**Directions for this task**
Copy out every line exactly as given.

+++ Data supplied +++

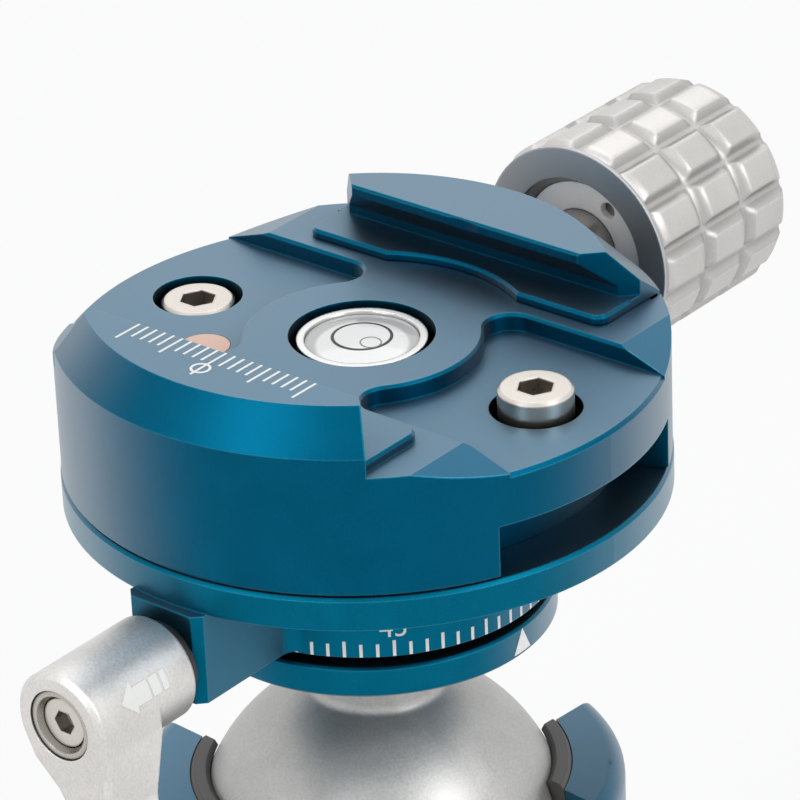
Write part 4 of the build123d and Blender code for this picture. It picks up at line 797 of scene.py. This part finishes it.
# %% Lever arrow
hub_radius = 4.9 * mm
lever_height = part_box("lever_screw")[0].lerp(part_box("lever_screw")[1], 0.5).z
arrow_turn = radians(24)
head_half, neck_half = radians(19) * hub_radius, radians(10.5) * hub_radius
tip, head_base, neck_end = 39.0 * mm, 37.2 * mm, 35.45 * mm
pull = Vector((0, -1, 0))
hub_centre = Vector((0, 0, lever_height))
arrow_shapes = {
    "pull_arrow": [
        (0, tip), (-head_half, head_base), (-neck_half, head_base), (-neck_half, neck_end),
        (neck_half, neck_end), (neck_half, head_base), (head_half, head_base),
    ],
    "pull_bar_wide": bar_outline(neck_half, 34.15 * mm, 35.2 * mm),
    "pull_bar_narrow": bar_outline(neck_half, 33.2 * mm, 33.85 * mm),
}
for name, outline in arrow_shapes.items():
    piece = flat_mark(name, outline)
    wrap_round(piece, hub_centre, pull, east, hub_radius, arrow_turn, cuts=5)
    painted(piece, "lever")

# %% [markdown]
# ## The bubble level
# The window is a low dome. A thin dark ring is printed on it, and the bubble rests a little
# off centre, drawn as a grey ring of painted shade for its edge. They could be modelled on the
# curve, but a flat outline is simpler to draw. Each is laid on the dome by casting a ray down
# on the window from every point of the flat piece.


# %% Level marks
def lay_on(piece, node_name):
    """Drops each point of a flat mark straight down on a CAD node's top."""
    node = frame["nodes"][node_name]
    for vertex in piece.data.vertices:
        start = Vector((vertex.co.x, vertex.co.y, cad_high.z + mm))
        hit, place, _, _ = node.ray_cast(start, Vector((0, 0, -1)))
        if hit:
            vertex.co.z += place.z
    return piece


ring_outer, ring_inner = 2.8 * mm, 2.52 * mm
target_ring = flat_mark(
    "level_ring",
    circle_outline(level_centre.x, level_centre.y, ring_outer, 96),
    circle_outline(level_centre.x, level_centre.y, ring_inner, 96),
)
painted(lay_on(target_ring, "level_window"), "clamp", ink)

bubble_radius = 1.0 * mm
bubble_wall = 0.12 * mm
bubble_x, bubble_y = level_centre.x + 1.5 * mm, level_centre.y - 0.6 * mm
# The bubble's edge is a grey ring of painted shade.
painted_bubble_edge_shade = finish("painted_bubble_edge_shade", (0.35, 0.36, 0.37), 0.2, metallic=0, depth=0.02)
bubble = flat_mark(
    "level_bubble",
    circle_outline(bubble_x, bubble_y, bubble_radius),
    circle_outline(bubble_x, bubble_y, bubble_radius - bubble_wall),
)
painted(lay_on(bubble, "level_window"), "clamp", painted_bubble_edge_shade)

# %% [markdown]
# ## Last settings
# The Standard view shows colours as they are written, while a filmic one would grey the
# white set.

# %% Studio colours
bpy.context.scene.view_settings.view_transform = "Standard"
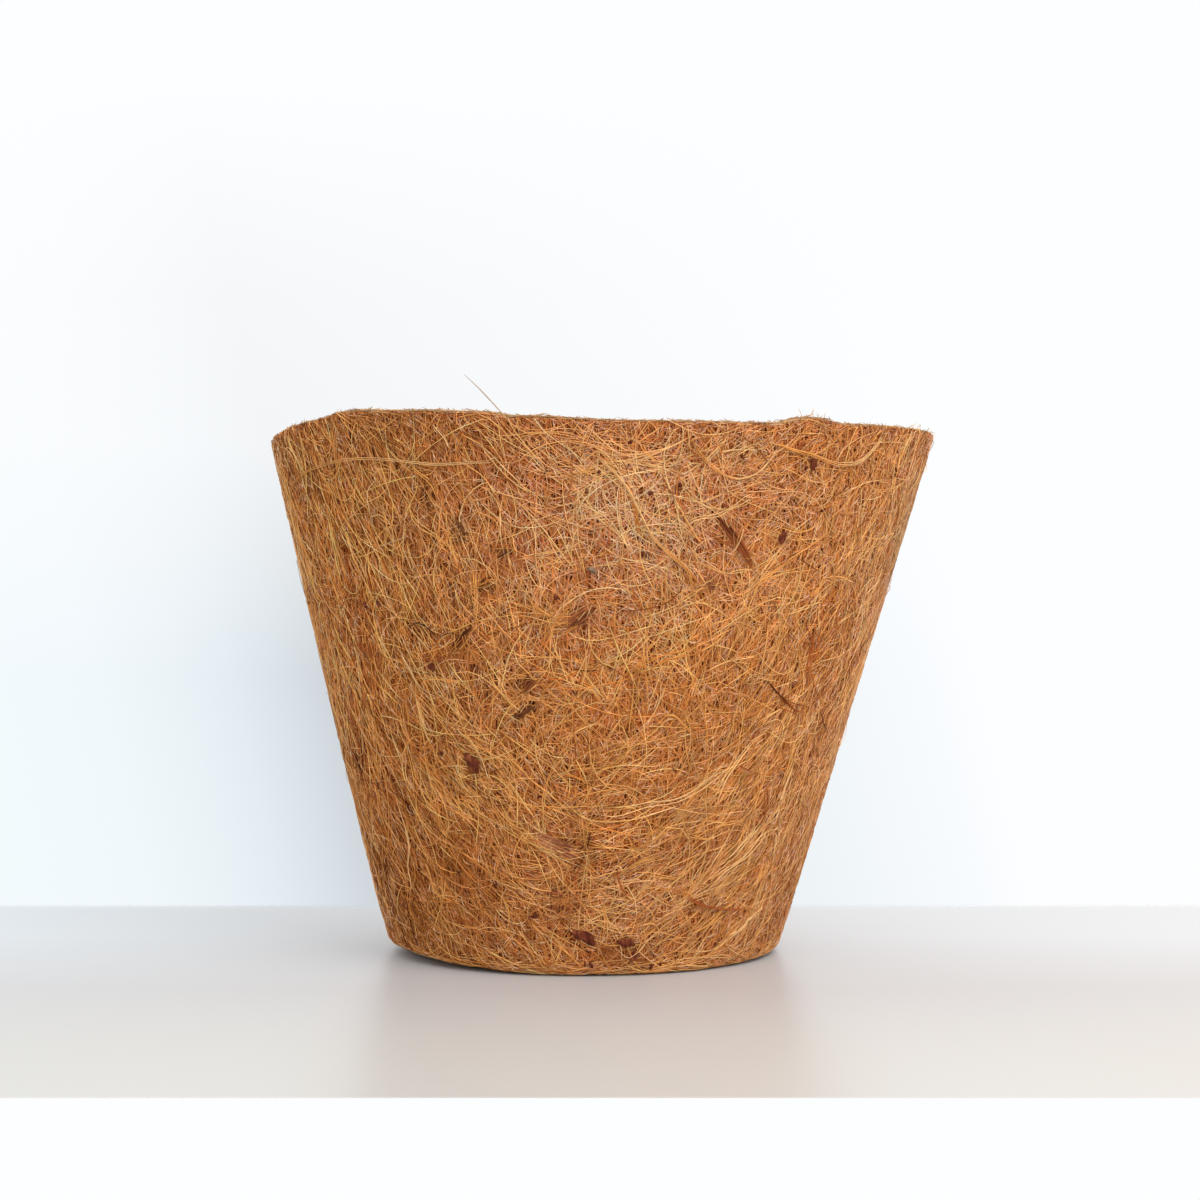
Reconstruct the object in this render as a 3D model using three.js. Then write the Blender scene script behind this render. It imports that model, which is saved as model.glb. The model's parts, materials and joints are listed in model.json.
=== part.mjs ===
// A plant pot pressed from felt of coconut fibre and latex, standing upright.
// Millimetres. The origin is the centre of the underside, +Z is up and the front faces -Y.
// Angles are in degrees round the pot from the front, growing towards +X.

import * as THREE from 'three';

// Driving dimensions of the pressed felt
const RIM_RADIUS = 75;
const FOOT_RADIUS = 44.3; // the wall's outer line carried down to the ground
const POT_HEIGHT = 116.5; // the rim's outer edge, on average
const FELT = 5;
const LEAN = 4.5; // how far the middle of the rim stands to the right of the foot's
const FOOT_ROUND = 3.5; // rounding of the bottom edge
const GAP = 0.3; // clearance between pieces that touch

// How far the rim is from a true circle, and the wall from a true cone
const OVAL = 0.35;
const LEFT_SWELL = 0.25;
const RIPPLE = 0.15;
const LEFT_BOW = 0.9;

// The wall's lower edge is turned in under the base as a hem, and the base disc rests on it.
const HEM_INNER_RADIUS = 30;
const HEM_THICKNESS = 3.5;
const DISC_EDGE_THICKNESS = 3.5;
const DISC_MIDDLE_THICKNESS = 5;
const DISC_DISH_RADIUS = 27;
const DISC_DISH_RAMP = 6;

// The rim is cut by hand, so its height wanders: [angle, millimetres above POT_HEIGHT].
const RIM_CUT = [
  [-180, -0.6],
  [-150, 0.5],
  [-120, -0.7],
  [-92, -0.3],
  [-76, 0.5],
  [-58, 1.3],
  [-46, 3.0],
  [-33, 1.6],
  [-20, 0.8],
  [-14, -0.3],
  [4, -1.3],
  [28, -1.3],
  [36, 0.3],
  [43, -0.6],
  [62, 0.4],
  [82, 0.0],
  [120, 0.6],
  [180, -0.6],
];

// Tucks that the press leaves in the felt: a shallow upright groove each.
const TUCKS = [
  { angle: -59, low: 36, high: 72 },
  { angle: -1, low: 12, high: 36 },
  { angle: 54, low: 46, high: 76 },
  { angle: 118, low: 30, high: 74 },
  { angle: 180, low: 20, high: 52 },
];
const TUCK_DEPTH = 0.7;
const TUCK_HALF_WIDTH = 5;

// Fineness of the solids
const ROUND_STEPS = 72;
const WALL_ROWS = 10;
const FOOT_ARC_STEPS = 3;
const CHIP_ROUND_STEPS = 12;
const CHIP_RINGS = 6;
const CHIP_NOTCH = 0.1; // how uneven a chip's outline is, as a share of its size
const STRAND_SIDES = 6;
const STRAND_STEPS_PER_STOP = 4;

const WALL_SLOPE = Math.atan2(RIM_RADIUS - FOOT_RADIUS, POT_HEIGHT);
const radians = THREE.MathUtils.degToRad;

function material(color, roughness) {
  return new THREE.MeshStandardMaterial({ color, roughness, metalness: 0 });
}

const materials = {
  coir: material(0xb37a4a, 0.95),
  darkHusk: material(0x4a2c1c, 0.7),
  redHusk: material(0x7c4227, 0.75),
  greyHusk: material(0x8c8073, 0.85),
  goldenFibre: material(0xc99a63, 0.7),
  orangeFibre: material(0xb0672c, 0.7),
  darkFibre: material(0x5a3722, 0.7),
};

// Height of the rim's cut over POT_HEIGHT at an angle, smooth between the stations of RIM_CUT
function rimRise(angle) {
  const turned = THREE.MathUtils.euclideanModulo(angle + 180, 360) - 180;
  const next = RIM_CUT.findIndex(([station]) => station > turned);
  const [fromAngle, fromRise] = RIM_CUT[next - 1];
  const [toAngle, toRise] = RIM_CUT[next];
  const share = THREE.MathUtils.smoothstep(turned, fromAngle, toAngle);
  return THREE.MathUtils.lerp(fromRise, toRise, share);
}

// How far the tucks press the felt inwards at a place on the wall
function tuckDepth(angle, height) {
  let depth = 0;
  for (const tuck of TUCKS) {
    const turn = THREE.MathUtils.euclideanModulo(angle - tuck.angle + 180, 360) - 180;
    const across = (radians(turn) * wallRadius(height)) / TUCK_HALF_WIDTH;
    const middle = (tuck.low + tuck.high) / 2;
    const along = (height - middle) / (tuck.high - middle);
    if (Math.abs(across) < 1 && Math.abs(along) < 1) {
      depth += TUCK_DEPTH * Math.cos((across * Math.PI) / 2) ** 2 * Math.cos((along * Math.PI) / 2);
    }
  }
  return depth;
}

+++

**Response to the exercise**
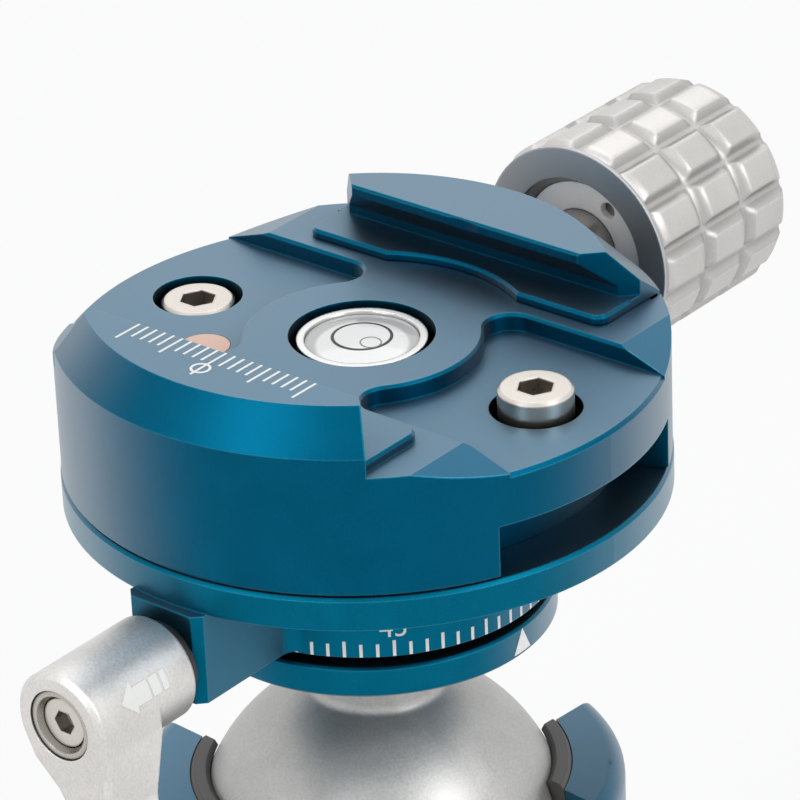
Write part 4 of the build123d and Blender code for this picture. It picks up at line 797 of scene.py. This part finishes it.
# %% Lever arrow
hub_radius = 4.9 * mm
lever_height = part_box("lever_screw")[0].lerp(part_box("lever_screw")[1], 0.5).z
arrow_turn = radians(24)
head_half, neck_half = radians(19) * hub_radius, radians(10.5) * hub_radius
tip, head_base, neck_end = 39.0 * mm, 37.2 * mm, 35.45 * mm
pull = Vector((0, -1, 0))
hub_centre = Vector((0, 0, lever_height))
arrow_shapes = {
    "pull_arrow": [
        (0, tip), (-head_half, head_base), (-neck_half, head_base), (-neck_half, neck_end),
        (neck_half, neck_end), (neck_half, head_base), (head_half, head_base),
    ],
    "pull_bar_wide": bar_outline(neck_half, 34.15 * mm, 35.2 * mm),
    "pull_bar_narrow": bar_outline(neck_half, 33.2 * mm, 33.85 * mm),
}
for name, outline in arrow_shapes.items():
    piece = flat_mark(name, outline)
    wrap_round(piece, hub_centre, pull, east, hub_radius, arrow_turn, cuts=5)
    painted(piece, "lever")

# %% [markdown]
# ## The bubble level
# The window is a low dome. A thin dark ring is printed on it, and the bubble rests a little
# off centre, drawn as a grey ring of painted shade for its edge. They could be modelled on the
# curve, but a flat outline is simpler to draw. Each is laid on the dome by casting a ray down
# on the window from every point of the flat piece.


# %% Level marks
def lay_on(piece, node_name):
    """Drops each point of a flat mark straight down on a CAD node's top."""
    node = frame["nodes"][node_name]
    for vertex in piece.data.vertices:
        start = Vector((vertex.co.x, vertex.co.y, cad_high.z + mm))
        hit, place, _, _ = node.ray_cast(start, Vector((0, 0, -1)))
        if hit:
            vertex.co.z += place.z
    return piece


ring_outer, ring_inner = 2.8 * mm, 2.52 * mm
target_ring = flat_mark(
    "level_ring",
    circle_outline(level_centre.x, level_centre.y, ring_outer, 96),
    circle_outline(level_centre.x, level_centre.y, ring_inner, 96),
)
painted(lay_on(target_ring, "level_window"), "clamp", ink)

bubble_radius = 1.0 * mm
bubble_wall = 0.12 * mm
bubble_x, bubble_y = level_centre.x + 1.5 * mm, level_centre.y - 0.6 * mm
# The bubble's edge is a grey ring of painted shade.
painted_bubble_edge_shade = finish("painted_bubble_edge_shade", (0.35, 0.36, 0.37), 0.2, metallic=0, depth=0.02)
bubble = flat_mark(
    "level_bubble",
    circle_outline(bubble_x, bubble_y, bubble_radius),
    circle_outline(bubble_x, bubble_y, bubble_radius - bubble_wall),
)
painted(lay_on(bubble, "level_window"), "clamp", painted_bubble_edge_shade)

# %% [markdown]
# ## Last settings
# The Standard view shows colours as they are written, while a filmic one would grey the
# white set.

# %% Studio colours
bpy.context.scene.view_settings.view_transform = "Standard"
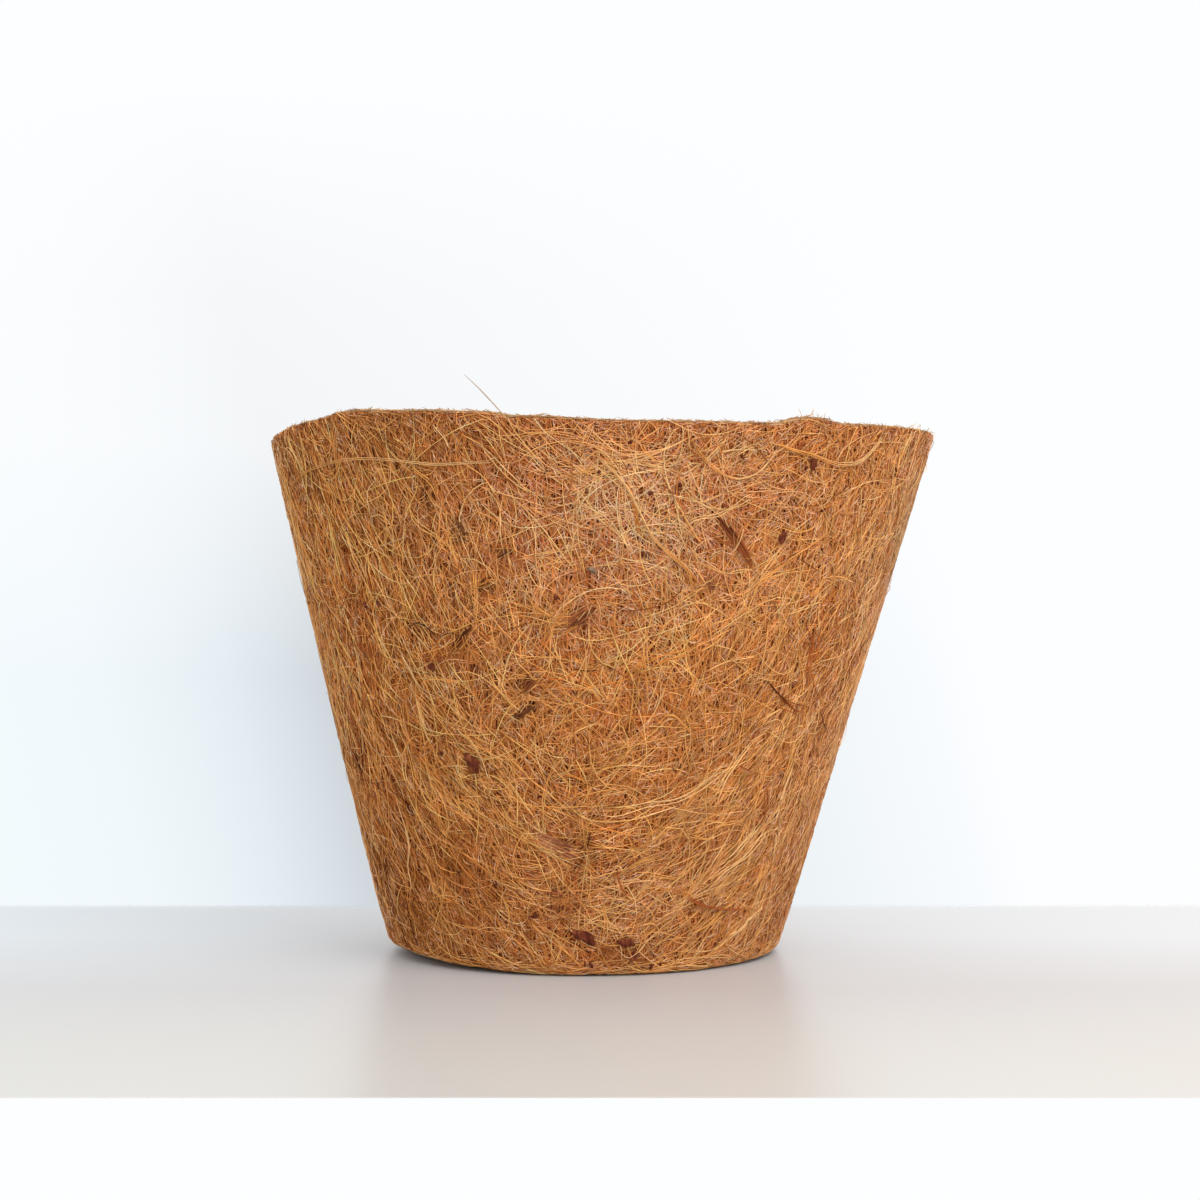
Reconstruct the object in this render as a 3D model using three.js. Then write the Blender scene script behind this render. It imports that model, which is saved as model.glb. The model's parts, materials and joints are listed in model.json.
=== part.mjs ===
// A plant pot pressed from felt of coconut fibre and latex, standing upright.
// Millimetres. The origin is the centre of the underside, +Z is up and the front faces -Y.
// Angles are in degrees round the pot from the front, growing towards +X.

import * as THREE from 'three';

// Driving dimensions of the pressed felt
const RIM_RADIUS = 75;
const FOOT_RADIUS = 44.3; // the wall's outer line carried down to the ground
const POT_HEIGHT = 116.5; // the rim's outer edge, on average
const FELT = 5;
const LEAN = 4.5; // how far the middle of the rim stands to the right of the foot's
const FOOT_ROUND = 3.5; // rounding of the bottom edge
const GAP = 0.3; // clearance between pieces that touch

// How far the rim is from a true circle, and the wall from a true cone
const OVAL = 0.35;
const LEFT_SWELL = 0.25;
const RIPPLE = 0.15;
const LEFT_BOW = 0.9;

// The wall's lower edge is turned in under the base as a hem, and the base disc rests on it.
const HEM_INNER_RADIUS = 30;
const HEM_THICKNESS = 3.5;
const DISC_EDGE_THICKNESS = 3.5;
const DISC_MIDDLE_THICKNESS = 5;
const DISC_DISH_RADIUS = 27;
const DISC_DISH_RAMP = 6;

// The rim is cut by hand, so its height wanders: [angle, millimetres above POT_HEIGHT].
const RIM_CUT = [
  [-180, -0.6],
  [-150, 0.5],
  [-120, -0.7],
  [-92, -0.3],
  [-76, 0.5],
  [-58, 1.3],
  [-46, 3.0],
  [-33, 1.6],
  [-20, 0.8],
  [-14, -0.3],
  [4, -1.3],
  [28, -1.3],
  [36, 0.3],
  [43, -0.6],
  [62, 0.4],
  [82, 0.0],
  [120, 0.6],
  [180, -0.6],
];

// Tucks that the press leaves in the felt: a shallow upright groove each.
const TUCKS = [
  { angle: -59, low: 36, high: 72 },
  { angle: -1, low: 12, high: 36 },
  { angle: 54, low: 46, high: 76 },
  { angle: 118, low: 30, high: 74 },
  { angle: 180, low: 20, high: 52 },
];
const TUCK_DEPTH = 0.7;
const TUCK_HALF_WIDTH = 5;

// Fineness of the solids
const ROUND_STEPS = 72;
const WALL_ROWS = 10;
const FOOT_ARC_STEPS = 3;
const CHIP_ROUND_STEPS = 12;
const CHIP_RINGS = 6;
const CHIP_NOTCH = 0.1; // how uneven a chip's outline is, as a share of its size
const STRAND_SIDES = 6;
const STRAND_STEPS_PER_STOP = 4;

const WALL_SLOPE = Math.atan2(RIM_RADIUS - FOOT_RADIUS, POT_HEIGHT);
const radians = THREE.MathUtils.degToRad;

function material(color, roughness) {
  return new THREE.MeshStandardMaterial({ color, roughness, metalness: 0 });
}

const materials = {
  coir: material(0xb37a4a, 0.95),
  darkHusk: material(0x4a2c1c, 0.7),
  redHusk: material(0x7c4227, 0.75),
  greyHusk: material(0x8c8073, 0.85),
  goldenFibre: material(0xc99a63, 0.7),
  orangeFibre: material(0xb0672c, 0.7),
  darkFibre: material(0x5a3722, 0.7),
};

// Height of the rim's cut over POT_HEIGHT at an angle, smooth between the stations of RIM_CUT
function rimRise(angle) {
  const turned = THREE.MathUtils.euclideanModulo(angle + 180, 360) - 180;
  const next = RIM_CUT.findIndex(([station]) => station > turned);
  const [fromAngle, fromRise] = RIM_CUT[next - 1];
  const [toAngle, toRise] = RIM_CUT[next];
  const share = THREE.MathUtils.smoothstep(turned, fromAngle, toAngle);
  return THREE.MathUtils.lerp(fromRise, toRise, share);
}

// How far the tucks press the felt inwards at a place on the wall
function tuckDepth(angle, height) {
  let depth = 0;
  for (const tuck of TUCKS) {
    const turn = THREE.MathUtils.euclideanModulo(angle - tuck.angle + 180, 360) - 180;
    const across = (radians(turn) * wallRadius(height)) / TUCK_HALF_WIDTH;
    const middle = (tuck.low + tuck.high) / 2;
    const along = (height - middle) / (tuck.high - middle);
    if (Math.abs(across) < 1 && Math.abs(along) < 1) {
      depth += TUCK_DEPTH * Math.cos((across * Math.PI) / 2) ** 2 * Math.cos((along * Math.PI) / 2);
    }
  }
  return depth;
}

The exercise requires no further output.